[Record excerpts]
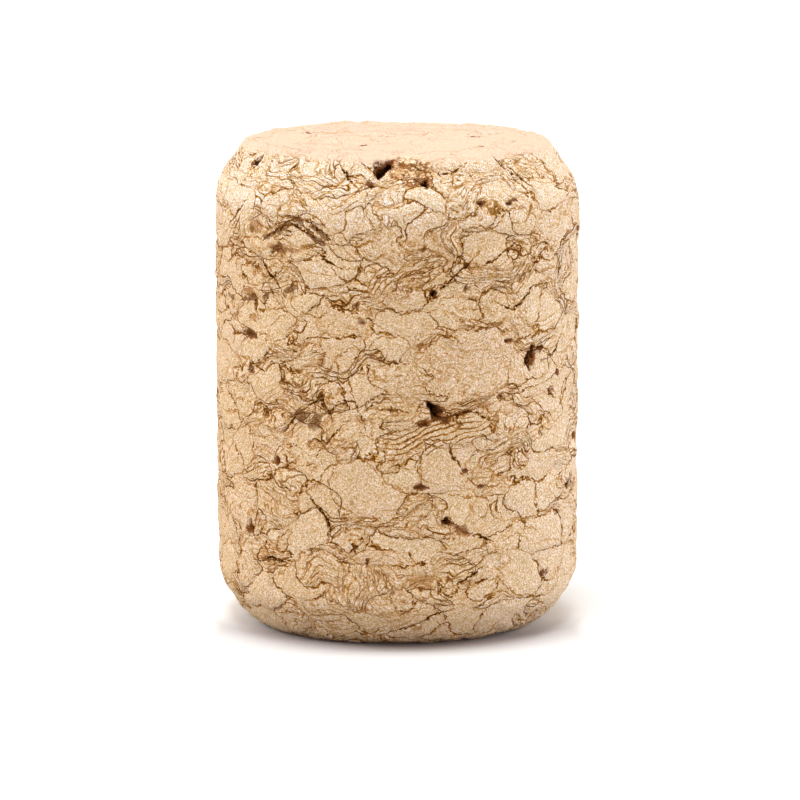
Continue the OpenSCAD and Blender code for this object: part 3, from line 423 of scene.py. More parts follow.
# Granules that stand out: azimuth, height, half length, half width, tilt, arch, growth, tone.
# Tilt is in degrees, rising towards +X; arch bows the granule up in its middle; growth is how
# strongly its growth lines show; tone runs from tan at 0 to cream at 1.
FRONT_GRANULES = [
    (-60, 30.5, 2.6, 1.2, 0, 0, 0.3, 0.65),
    (-44, 30.9, 1.4, 0.9, -10, 0, 0.6, 0.6),
    (-29, 30.8, 2.4, 1.1, -15, 0.02, 0.8, 0.6),
    (-44, 29.1, 1.2, 0.6, -5, 0, 0.3, 0.5),
    (-31, 28.9, 2, 0.5, -12, 0.05, 0.7, 0.5),
    (-21, 30, 1.6, 0.7, 25, 0, 0.6, 0.6),
    (-13, 31.2, 1.2, 0.8, -30, 0, 0.2, 0.6),
    (-8, 29.9, 0.8, 0.5, 0, 0, 0.2, 0.7),
    (-1, 29.9, 1.6, 0.6, 12, 0, 0.5, 0.5),
    (5, 31.1, 2, 0.7, 0, 0, 0.5, 0.35),
    (9.5, 29.6, 1.3, 0.6, 10, 0, 0.1, 0.75),
    (17, 31.5, 1.2, 0.6, 15, 0, 0.2, 0.7),
    (25, 30.6, 0.9, 0.5, 0, 0, 0.5, 0.65),
    (33, 30.7, 1.6, 0.8, 10, 0, 0.5, 0.6),
    (42, 30.3, 1.2, 0.7, -35, 0, 0.9, 0.55),
    (49, 30.6, 1.2, 0.9, -25, 0, 0.6, 0.6),
    (18.6, 29, 0.45, 0.22, 0, 0, 0, 0.7),
    (-60, 27.4, 1.3, 0.6, 40, 0, 0.5, 0.5),
    (-48, 27.4, 0.8, 0.7, 0, 0, 0.4, 0.35),
    (-15, 28.1, 1.5, 1, 30, 0, 0.12, 0.5),
    (-7.5, 28.5, 0.9, 0.3, 75, 0, 0.1, 0.6),
    (-2, 28.2, 1, 0.8, 60, 0, 0.7, 0.45),
    (7.8, 27.7, 1.3, 0.9, 0, 0, 0.15, 0.3),
    (17, 26.9, 1.2, 0.8, 80, 0, 0.4, 0.35),
    (28, 28.2, 1.8, 0.55, 8, 0, 0.2, 0.4),
    (30, 26.6, 2, 0.95, 5, 0, 0.1, 0.4),
    (43, 27.7, 1.5, 0.85, 0, 0, 0.1, 0.45),
    (55, 27.4, 1.4, 0.8, 0, 0, 0.2, 0.55),
    (-36, 27, 1.7, 0.35, 0, 0.12, 0.1, 0.55),
    (-39, 26, 1.2, 0.45, -5, 0, 0.8, 0.2),
    (-16, 25.9, 1.1, 0.55, -10, 0, 0.1, 0.65),
    (-27, 25.7, 1.5, 0.5, -12, 0, 0.8, 0.4),
    (-56, 25.4, 2.2, 0.4, 5, 0.03, 0.6, 0.5),
    (-41, 24.9, 1.1, 0.5, -20, 0, 0.6, 0.35),
    (-55, 24.3, 1.1, 0.45, 0, 0, 0.2, 0.55),
    (5.5, 26.1, 0.9, 0.45, 10, 0, 0.6, 0.45),
    (1, 25, 2.2, 0.4, 14, 0, 1, 0.45),
    (4, 24.2, 1.6, 0.3, 8, 0, 0.8, 0.45),
    (-9, 24.6, 1.2, 0.5, 50, 0, 0.8, 0.5),
    (14, 24.6, 1.4, 0.35, 22, 0, 0.9, 0.4),
    (44, 24.9, 1.8, 0.45, 30, 0, 1, 0.35),
    (35, 24.3, 1.5, 0.6, 20, 0, 0.7, 0.4),
    (53, 24.8, 0.8, 0.5, 0, 0, 0.2, 0.45),
    (40.5, 22.7, 1.6, 0.4, 5, -0.05, 0.3, 0.5),
    (-28, 22.7, 1.4, 0.6, -3, 0, 0.08, 0.75),
    (-42.5, 22.5, 0.9, 0.4, -5, 0, 0.3, 0.55),
    (-19, 23.6, 1.5, 0.5, -5, 0, 0.2, 0.6),
    (-35, 23.6, 0.7, 0.35, 15, 0, 0.8, 0.15),
    (-53, 22.9, 0.9, 0.5, 0, 0, 0.5, 0.2),
    (-64, 22.3, 1.3, 0.6, 0, 0, 0.3, 0.35),
    (0.5, 23.2, 2, 0.5, 0, 0, 0.15, 0.5),
    (1.5, 21.6, 1.9, 0.6, 0, 0, 0.1, 0.6),
    (32, 22, 1.6, 0.6, 5, 0, 0.15, 0.5),
    (57, 22.6, 1.6, 0.7, -30, 0, 0.6, 0.5),
    (-52, 19.3, 1.8, 0.55, 15, 0, 0.15, 0.65),
    (-18, 20, 1.4, 0.8, 10, 0, 0.08, 0.5),
    (-2.8, 19.95, 1.5, 0.75, 0, 0, 0.08, 0.8),
    (10, 20.4, 1.5, 0.3, 25, 0, 0.9, 0.4),
    (25, 19.2, 3.2, 1.9, 8, 0, 0.18, 0.55),
    (50, 20.2, 1.7, 0.5, 0, 0, 0.4, 0.5),
    (-30, 18.8, 1.4, 0.7, 20, 0, 0.9, 0.4),
    (7.6, 18.3, 0.9, 0.4, -25, 0, 0.1, 0.7),
    (-48.5, 16.9, 1.2, 1.1, 10, 0, 0.12, 0.65),
    (-8, 17.2, 1.4, 0.7, 0, 0, 0.08, 0.7),
    (4, 17.1, 1.5, 0.6, 0, 0, 0.15, 0.5),
    (52, 17.5, 1.9, 0.8, 5, 0, 0.12, 0.65),
    (24, 16.2, 1.1, 0.35, 5, 0, 0.7, 0.3),
    (31, 15.9, 0.7, 0.45, 10, 0, 0.1, 0.55),
    (37, 16.5, 0.9, 0.5, 0, 0, 0.7, 0.35),
    (57, 15.2, 1.9, 0.9, -10, 0, 0.15, 0.7),
    (-26, 15, 1.1, 0.7, 60, 0, 0.7, 0.25),
    (-31.5, 15.2, 0.6, 0.45, 30, 0, 0.3, 0.05),
    (-42, 14.8, 1.6, 0.3, 12, 0, 0.5, 0.5),
    (-1, 14.9, 1.8, 0.55, -5, 0, 0.5, 0.45),
    (-16, 14.1, 1.3, 0.5, 20, 0, 0.4, 0.5),
    (11, 14.2, 3.2, 0.45, 9, 0, 0, 0.45),
    (36, 14.6, 1.5, 0.5, 15, 0, 0.3, 0.7),
    (-12.5, 11.1, 2, 1.75, 0, 0, 0.05, 0.55),
    (1, 11.9, 1.2, 0.8, 0, 0, 0.1, 0.7),
    (13.5, 12.4, 1.3, 1.15, 0, 0, 0.08, 0.6),
    (-35, 12.6, 0.9, 0.45, 0, 0, 0.2, 0.55),
    (33, 12.5, 2.4, 0.55, 12, 0, 0.5, 0.5),
    (47, 11.9, 1.3, 0.5, 5, 0, 0.3, 0.35),
    (-40, 9.2, 2.6, 1.2, -15, 0.03, 0.3, 0.4),
    (-57, 9.2, 1.9, 1, 0, 0, 0.2, 0.55),
    (5, 8.8, 1.8, 0.35, 12, 0, 0.5, 0.45),
    (21, 9.3, 1.6, 0.8, 0, 0, 0.05, 0.8),
    (-13, 7.5, 0.9, 0.45, 10, 0, 0.2, 0.5),
    (2, 7.2, 2.1, 0.6, -8, 0, 0.06, 0.8),
    (33, 9.1, 0.9, 0.6, 80, 0, 0.1, 0.5),
    (43.5, 9.4, 1.5, 0.95, 0, 0, 0.08, 0.65),
    (57, 9.6, 2, 1, 0, 0, 0.15, 0.7),
    (-43, 6.1, 1.6, 0.35, 0, 0, 0.6, 0.4),
    (-11, 4.4, 1.5, 1.2, 70, 0, 0.5, 0.5),
    (5, 5.3, 2.2, 0.6, -5, 0, 0.3, 0.3),
    (26, 6.4, 1.3, 0.6, 0, 0, 0.3, 0.6),
    (41, 5, 1.9, 1.6, -10, 0, 0.06, 0.5),
    (57, 5, 1.8, 0.9, -5, 0, 0.15, 0.65),
    (-24, 2.7, 1.4, 0.6, 0, 0, 0.4, 0.5),
    (-10, 1.9, 1.6, 0.6, 0, 0, 0.2, 0.5),
    (30, 3, 1.8, 0.4, 8, 0, 0.4, 0.5),
]

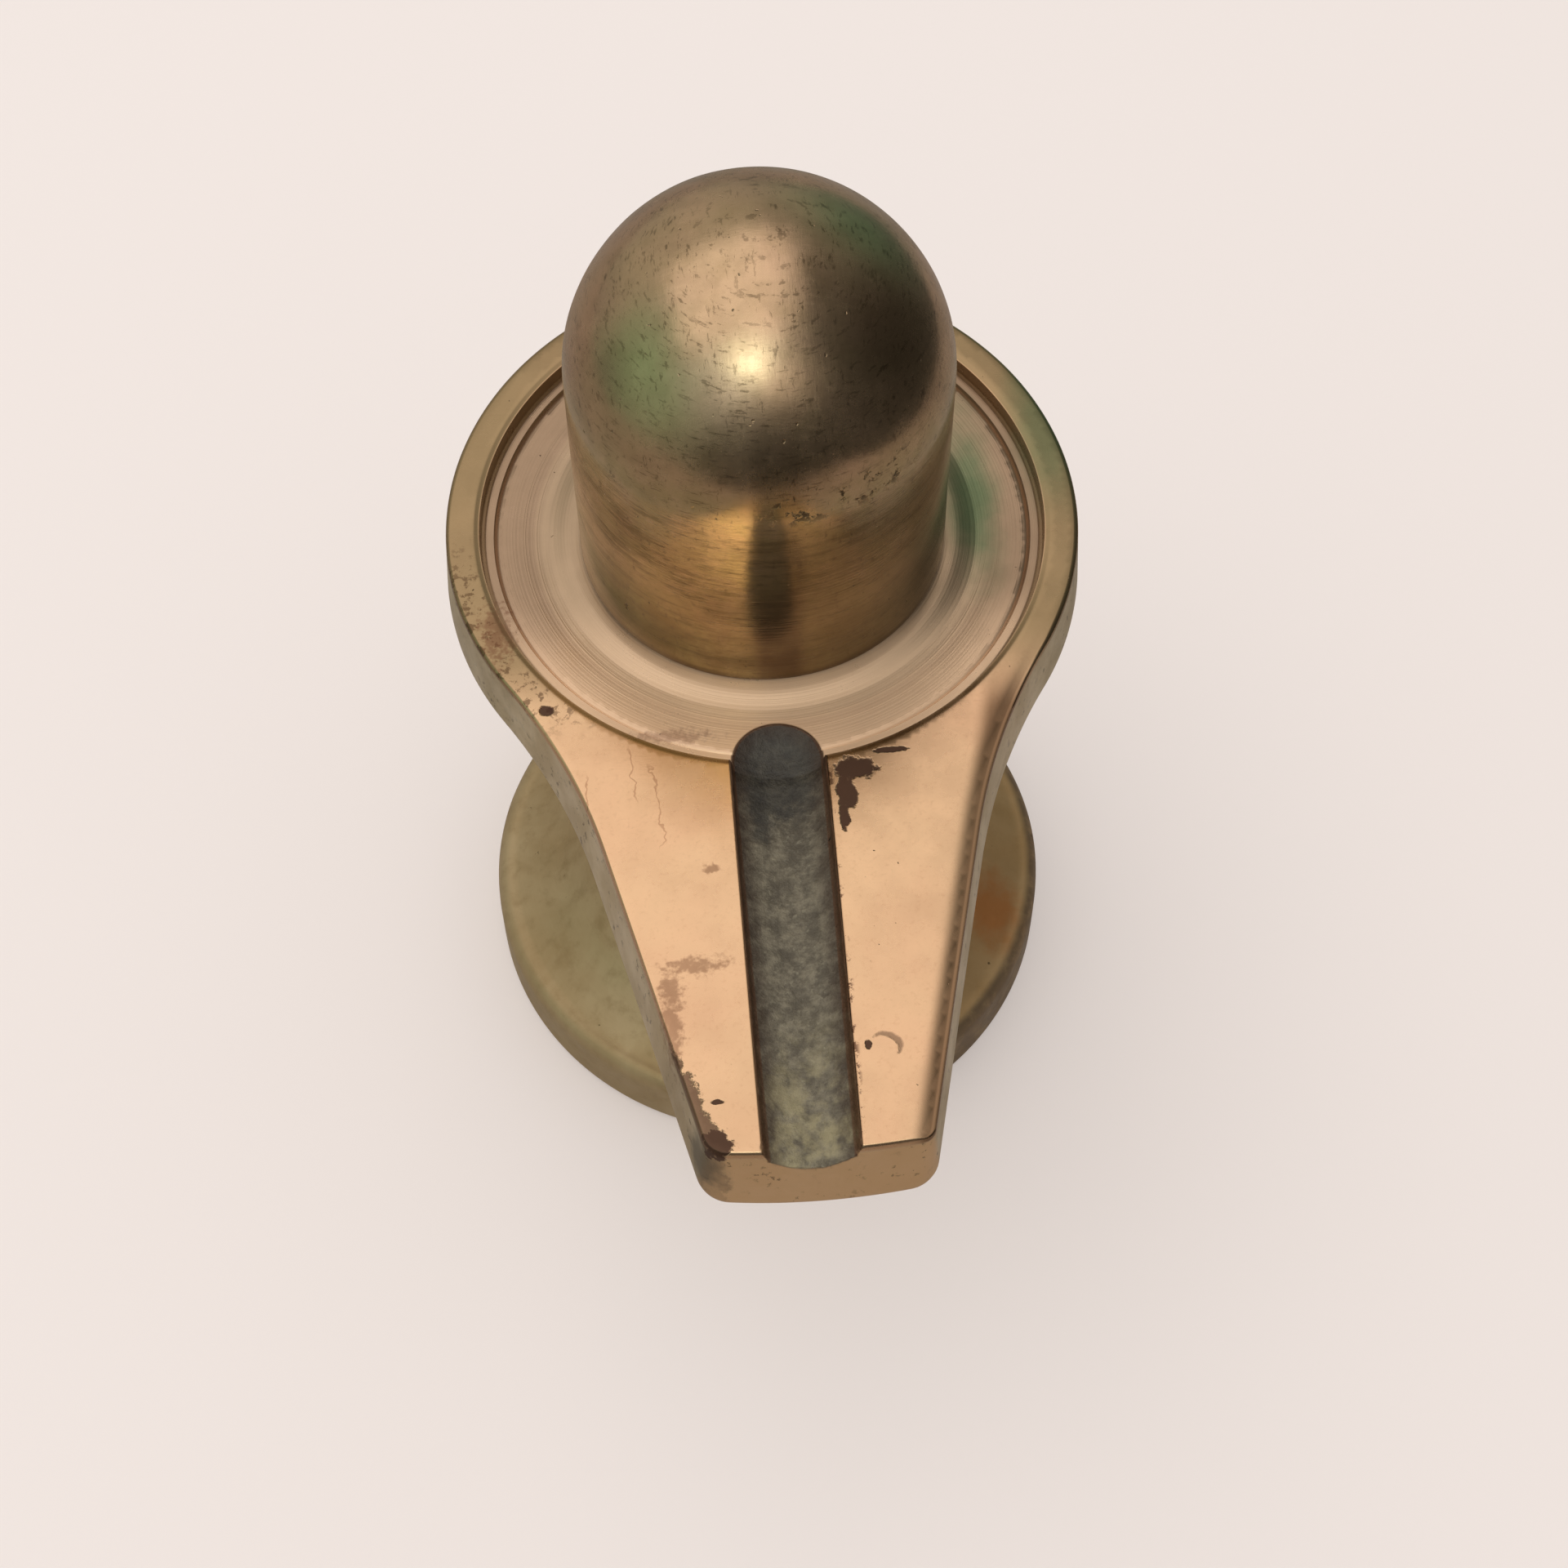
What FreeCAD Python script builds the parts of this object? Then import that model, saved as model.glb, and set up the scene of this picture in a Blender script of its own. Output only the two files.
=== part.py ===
"""Cast and turned brass lingam ornament.

A domed pillar stands in a round dish with a forward spout, on a waisted pedestal.

The pieces come apart on a bench: the pillar, the spouted dish and the pedestal are pulled together
by one threaded stud, with a washer and a nut in the hollow underside.
Millimetres, +Z up. The origin is on the table under the pillar's axis, and the spout points along -Y.
"""
import FreeCAD, Part
import math
import os

import Sketcher

os.makedirs("parts", exist_ok=True)
doc = FreeCAD.newDocument("lingam_ornament")

# ---------------------------------------------------------------- driving dimensions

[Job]
Copy out every line in the entries above that holds "from".

[Response]
Continue the OpenSCAD and Blender code for this object: part 3, from line 423 of scene.py. More parts follow.
# strongly its growth lines show; tone runs from tan at 0 to cream at 1.